Context/Background

The system depends on multiple upstream services (payments, profiles, notifications). Transient upstream failures must not cascade or break core user flows.

Metric/Acceptance Criteria

  • Implement circuit breakers with automatic open/half‑open/close states and exponential backoff.
    • Sliding window: 10–60s time window or 20–200 requests minimum sample size (use both where supported).
    • Failure‑rate threshold: 20–50% (default 50%); require min 20 requests before evaluation.
    • Cool‑down (open state): 10–60s; half‑open probes: 1–5 concurrent trial requests; close after 5–10 consecutive successes.
    • Timeouts per dependency: 200–1500ms typical; retries: 0–2 with jittered exponential backoff (cap 2–5s).

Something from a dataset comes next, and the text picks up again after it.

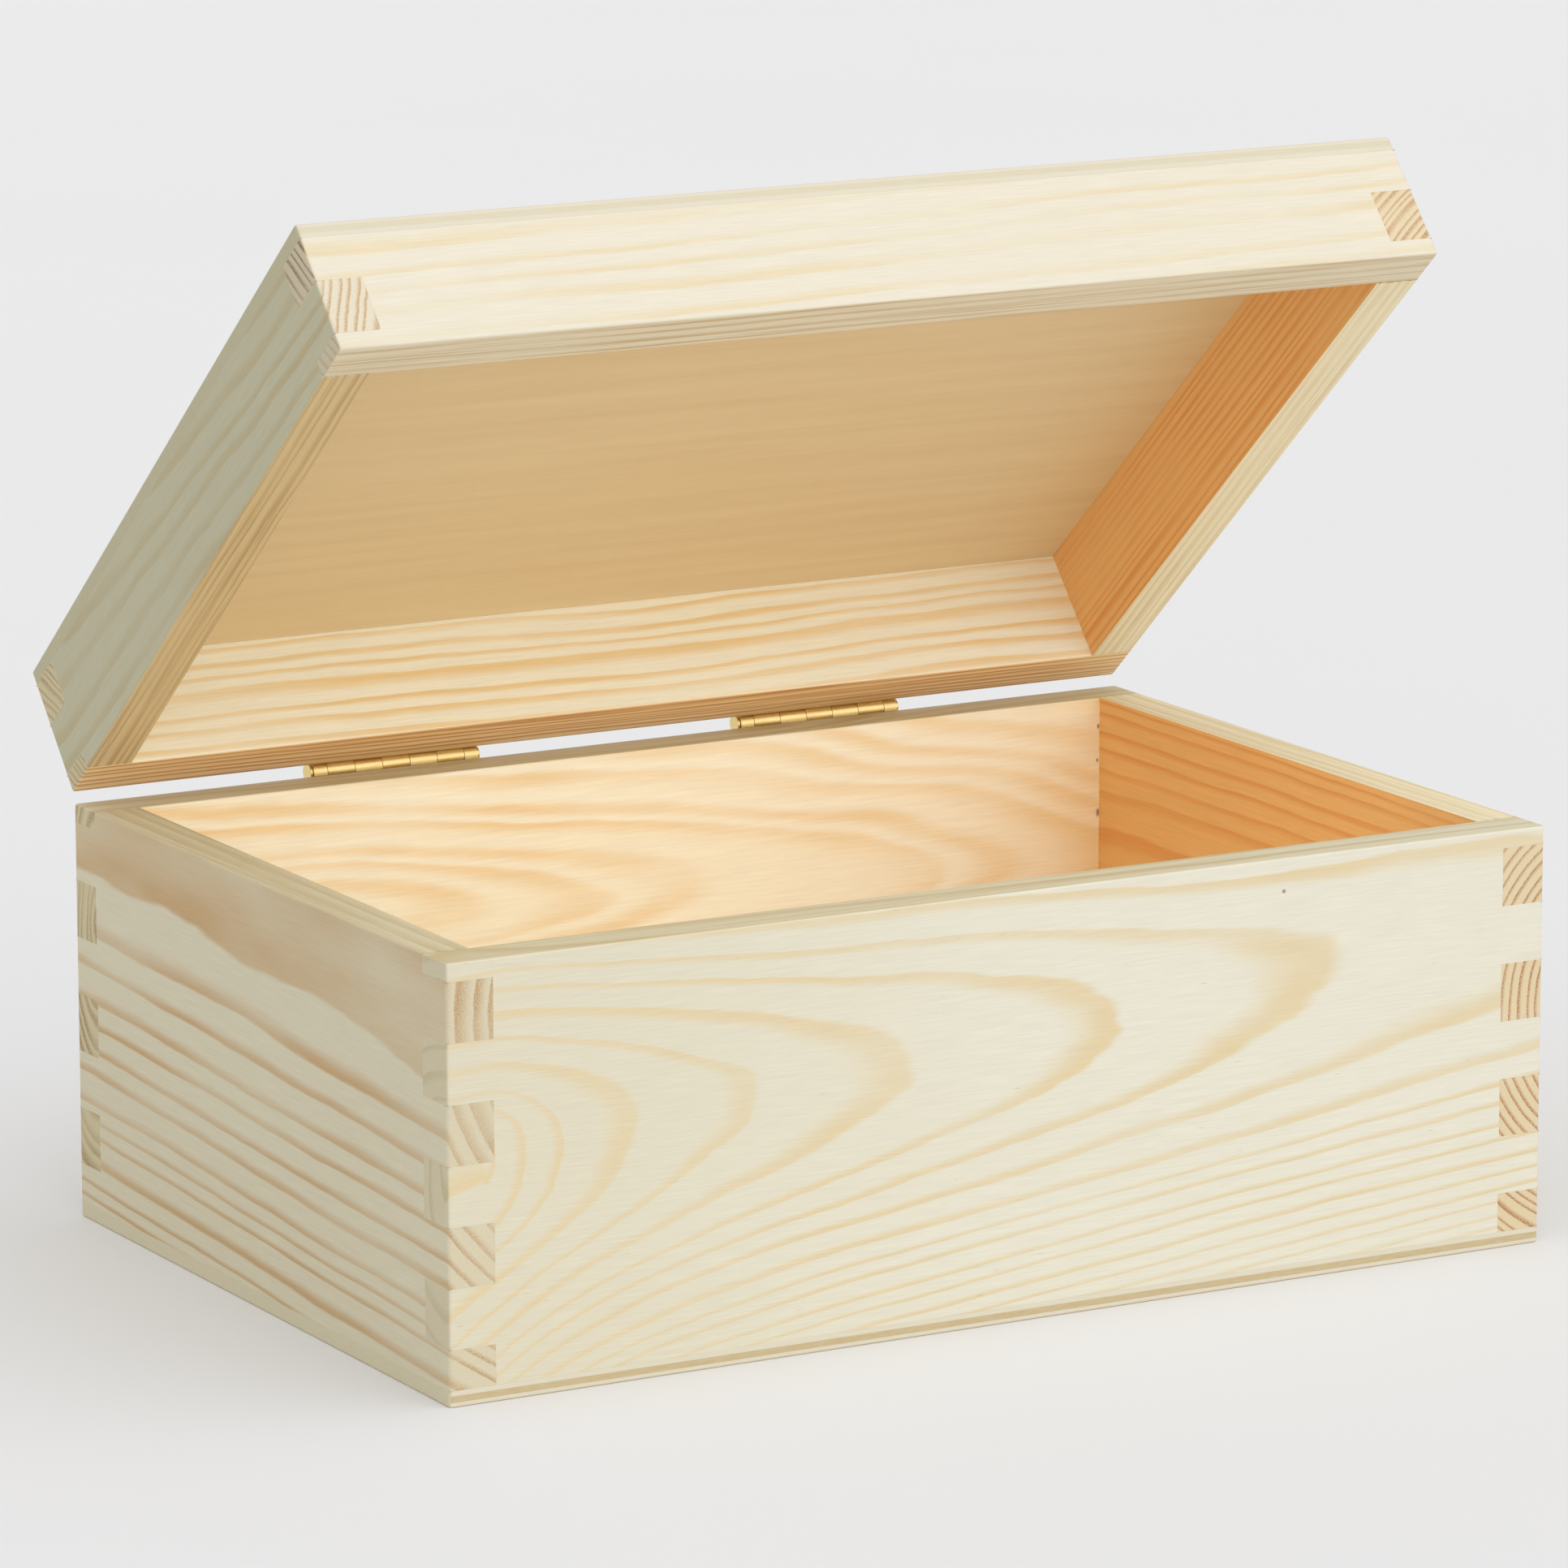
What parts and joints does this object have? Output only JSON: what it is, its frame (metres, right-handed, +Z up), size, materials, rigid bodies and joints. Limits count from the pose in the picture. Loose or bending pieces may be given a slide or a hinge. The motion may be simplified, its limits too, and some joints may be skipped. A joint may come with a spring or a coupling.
{
  "type": "hinged wooden box",
  "caption": "Small rectangular pine box with finger-jointed corners, plywood base and top panels, and a shallow lid on brass butt hinges along the back.",
  "frame": {"origin": "centre of the underside of the bottom panel, on the surface that the box stands on", "axes": "+X along the box's length, to the right seen from the front; -Y towards the front; +Z up"},
  "size_m": [0.3, 0.2234, 0.2642],
  "materials": {
    "pine_long_boards": "bare, sanded",
    "pine_end_boards": "bare, sanded",
    "plywood": "bare, sanded",
    "brass_leaf": "bright, pressed",
    "brass_pin": "bright, drawn",
    "brassed_screw": "bright, plated"
  },
  "bodies": {
    "base": {"base_front_board": "pine_long_boards", "base_back_board": "pine_long_boards", "base_left_board": "pine_end_boards", "base_right_board": "pine_end_boards", "base_bottom_panel": "plywood", "left_base_leaf": "brass_leaf", "right_base_leaf": "brass_leaf", "left_hinge_pin": "brass_pin", "right_hinge_pin": "brass_pin", "left_base_screw_1": "brassed_screw", "left_base_screw_2": "brassed_screw", "left_base_screw_3": "brassed_screw", "right_base_screw_1": "brassed_screw", "right_base_screw_2": "brassed_screw", "right_base_screw_3": "brassed_screw"},
    "lid": {"lid_front_board": "pine_long_boards", "lid_back_board": "pine_long_boards", "lid_left_board": "pine_end_boards", "lid_right_board": "pine_end_boards", "lid_top_panel": "plywood", "left_lid_leaf": "brass_leaf", "right_lid_leaf": "brass_leaf", "left_lid_screw_1": "brassed_screw", "left_lid_screw_2": "brassed_screw", "left_lid_screw_3": "brassed_screw", "right_lid_screw_1": "brassed_screw", "right_lid_screw_2": "brassed_screw", "right_lid_screw_3": "brassed_screw"}
  },
  "joints": [
    {"name": "lid_hinge", "type": "hinge", "parent": "base", "child": "lid", "pos_m": [0, 0.10285, 0.105], "axis": [-1, 0, 0], "range_deg": [-41, 147]}
  ]
}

  • Dependency classification and strategies:
    • Critical dependencies (payments, auth): prefer graceful degradation with cached/queued fallbacks; stricter thresholds (e.g., 20–30% failure trip), shorter timeouts, fewer retries.
    • Non‑critical (recommendations, analytics): fail‑silent with placeholders or skip; looser thresholds (e.g., 40–50%), longer cool‑downs.

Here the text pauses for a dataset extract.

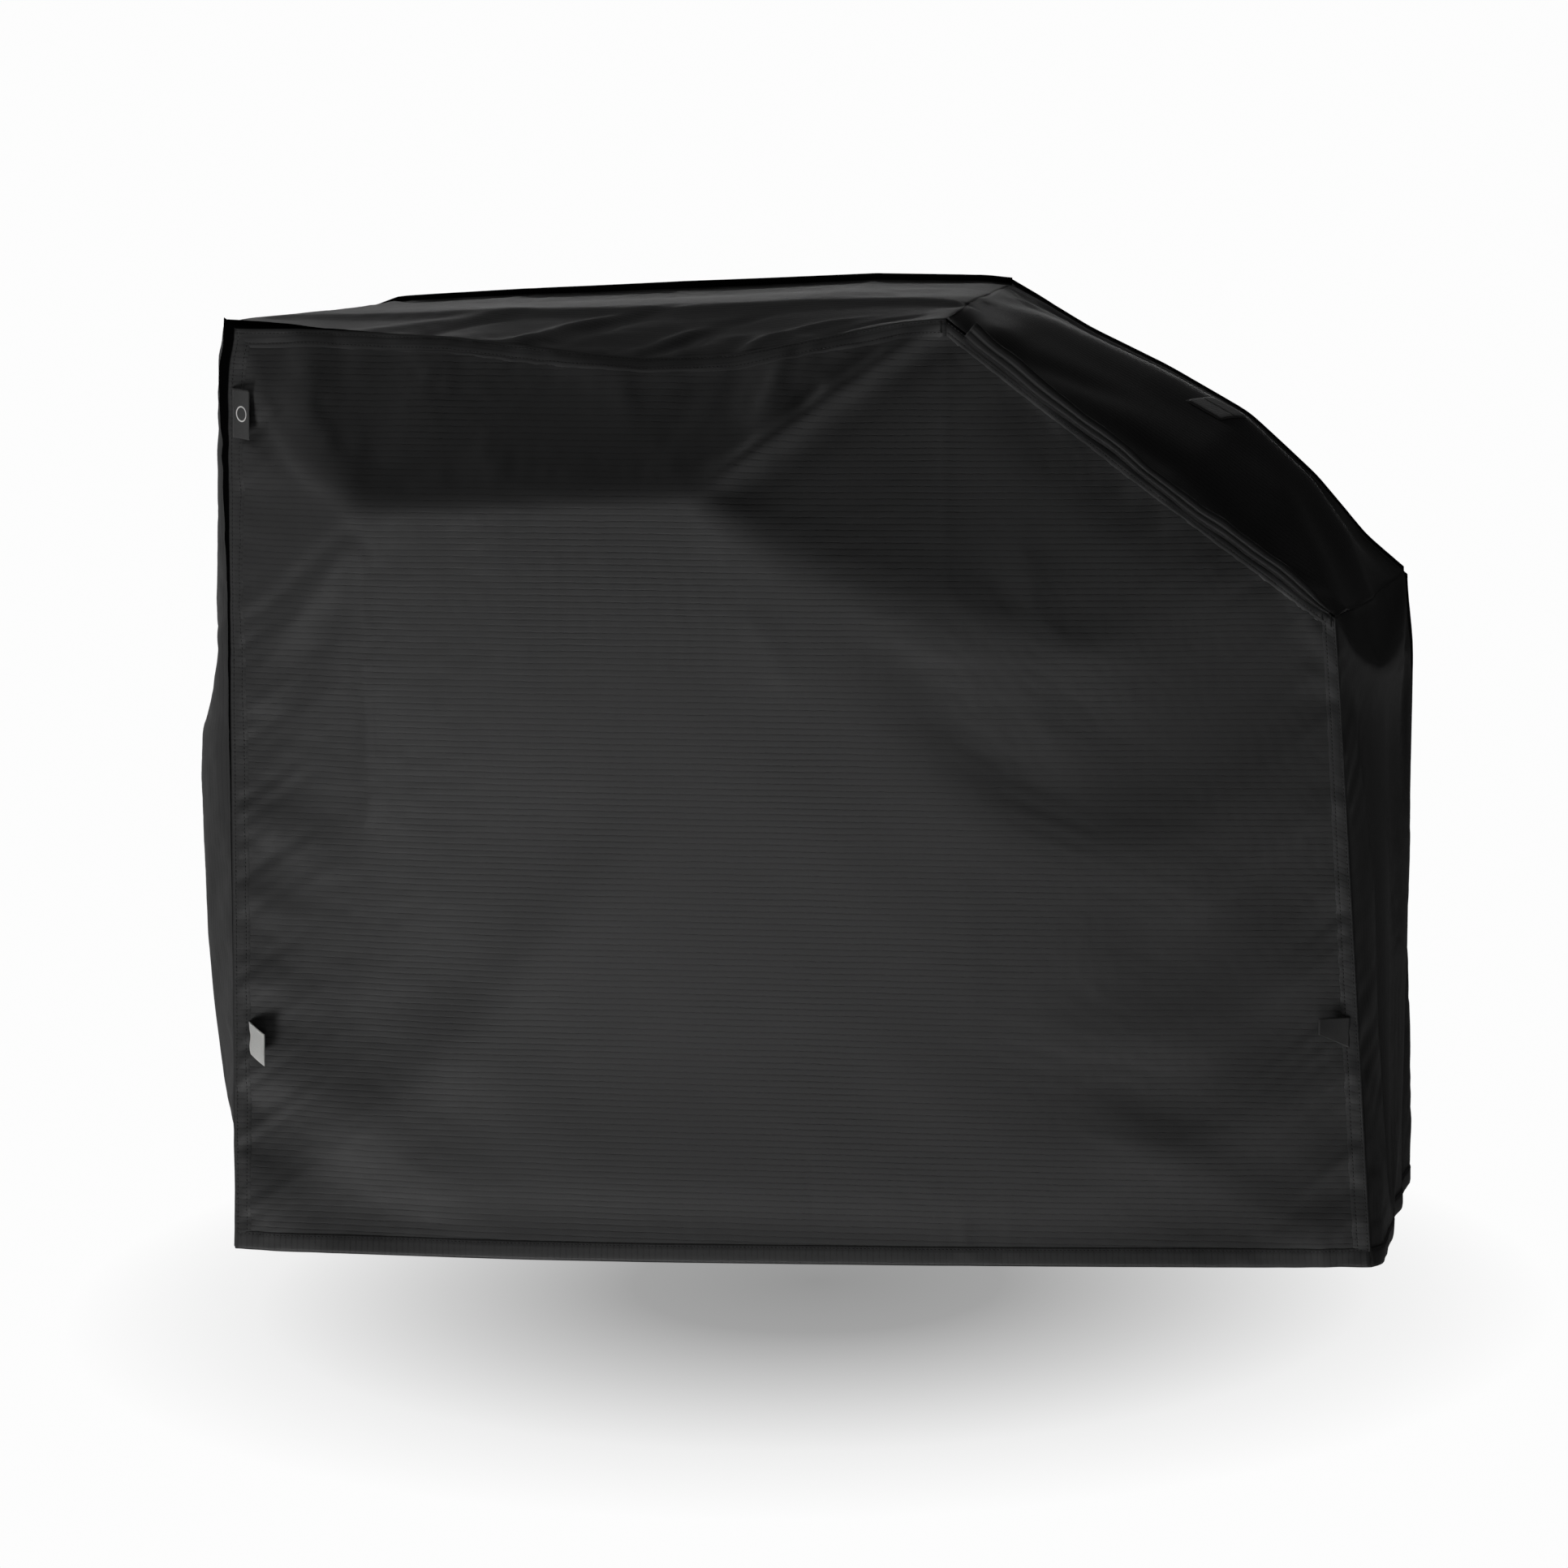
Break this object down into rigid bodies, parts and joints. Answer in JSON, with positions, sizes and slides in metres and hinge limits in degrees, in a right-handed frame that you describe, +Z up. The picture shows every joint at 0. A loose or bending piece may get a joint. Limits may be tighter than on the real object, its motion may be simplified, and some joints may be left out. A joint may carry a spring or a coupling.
{
  "type": "grill cover",
  "caption": "Fitted cloth cover for an outdoor grill, with a level top over the hood and a slope down to a lower side shelf, open at the bottom.",
  "frame": {"origin": "middle of the top panel's underside, where the grill's hood carries the cover; the hem is 1.11 m below it", "axes": "+X to the right seen from the front, +Y to the rear, +Z up"},
  "size_m": [1.459, 0.6917, 1.112],
  "materials": {
    "cover_cloth": "ribbed woven polyester, satin",
    "seam_cloth": "ribbed woven polyester, folded and topstitched",
    "hem_cloth": "ribbed woven polyester, folded and topstitched",
    "thread": "matte spun thread",
    "patch_cloth": "plain woven polyester, matte",
    "webbing": "woven webbing, matte",
    "woven_label": "damask woven label with a white emblem",
    "care_label": "white satin ribbon",
    "tab_cloth": "plain woven polyester, matte"
  },
  "bodies": {
    "cover": {"front_panel": "cover_cloth", "rear_panel": "cover_cloth", "left_side_panel": "cover_cloth", "top_panel": "cover_cloth", "slope_panel": "cover_cloth", "right_side_panel": "cover_cloth", "front_left_seam": "seam_cloth", "front_top_seam": "seam_cloth", "front_slope_seam": "seam_cloth", "front_slope_fold": "seam_cloth", "front_right_seam": "seam_cloth", "rear_left_seam": "seam_cloth", "rear_top_seam": "seam_cloth", "rear_slope_seam": "seam_cloth", "rear_right_seam": "seam_cloth", "hem_front": "hem_cloth", "hem_rear": "hem_cloth", "hem_left": "hem_cloth", "hem_right": "hem_cloth", "corner_bartacks": "thread", "patch_base": "patch_cloth", "patch_webbing": "webbing"},
    "logo_flap": {"logo_label": "woven_label"},
    "care_flap": {"care_label": "care_label"},
    "tab_flap": {"size_tab": "tab_cloth"}
  },
  "joints": [
    {"name": "logo_label_fold", "type": "hinge", "parent": "cover", "child": "logo_flap", "pos_m": [-0.4215, -0.3047, -0.12], "axis": [0, 0, 1], "range_deg": [-120, 6]},
    {"name": "care_label_fold", "type": "hinge", "parent": "cover", "child": "care_flap", "pos_m": [-0.412, -0.3032, -0.864], "axis": [0, 0, 1], "range_deg": [-100, 12]},
    {"name": "size_tab_fold", "type": "hinge", "parent": "cover", "child": "tab_flap", "pos_m": [0.89641, -0.3047, -0.824], "axis": [0, 0, 1], "range_deg": [-4, 110]}
  ]
}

    • Each dependency must declare timeout, retry policy, trip threshold, and fallback behavior in config.
  • Recovery testing:
    • Exercise half‑open → closed transitions in tests by restoring upstream health; require ≥5 consecutive probe successes to close; ensure queued work drains without user‑visible errors.

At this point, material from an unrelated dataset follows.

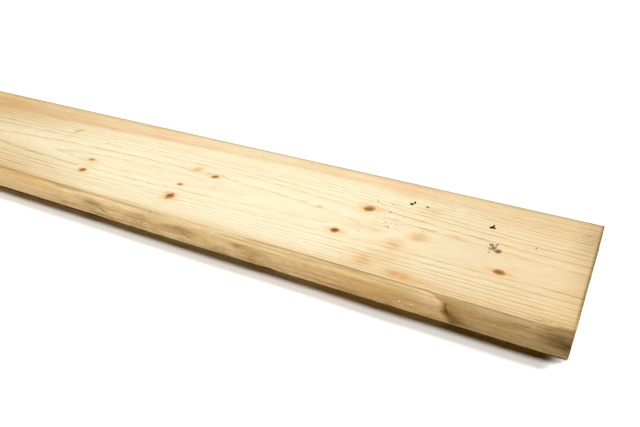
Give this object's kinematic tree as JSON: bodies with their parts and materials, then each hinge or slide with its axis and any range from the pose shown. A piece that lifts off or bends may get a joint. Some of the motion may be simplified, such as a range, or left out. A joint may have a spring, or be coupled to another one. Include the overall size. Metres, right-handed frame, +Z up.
{
  "type": "sawn timber plank",
  "caption": "Long flat sawn softwood plank with square ends, one square edge and one waney edge that ends in a rounded tongue with a hollow beside it.",
  "frame": {"origin": "centre of the face the plank lies on", "axes": "+X along the plank towards the end with the tongue, +Y across it towards the square edge, +Z up"},
  "size_m": [1.8, 0.15, 0.022],
  "materials": {
    "sawn_softwood": "matte"
  },
  "bodies": {
    "root": {"timber_plank": "sawn_softwood"}
  },
  "joints": []
}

    • Verify state resets do not cause thundering herds (limit probe concurrency; retain backoff until closed).
  • When a breaker opens, the user experience degrades gracefully (e.g., hide recommendations, queue notifications) while core operations succeed; display a neutral placeholder, never a stack trace.
  • All client calls are idempotent (PUT/DELETE with idempotency keys; POST with dedup keys) to allow safe retries.
  • Latency and errors during failure injection:
    • Median end‑user latency increases by ≤20%; p95 ≤ 2× baseline, p99 ≤ 3× baseline.
    • Edge error rate (5xx/timeouts) ≤ 0.5% over any rolling 10‑minute window.
  • Observability (must track and dashboard):
    • Per‑dependency p50/p95/p99 latency; success/error rates by error type (timeout, connect error, 5xx, 4xx policy).
    • Breaker state transitions, time in state, open/close counts, half‑open probe success rate.
    • Retry counts, backoff/cancel rates, queue depth, and client/thread‑pool saturation.
  • Validate via chaos exercises at least quarterly (inject 5xx, timeouts, and 2× latency), demonstrating compliance with thresholds and successful recovery to closed state.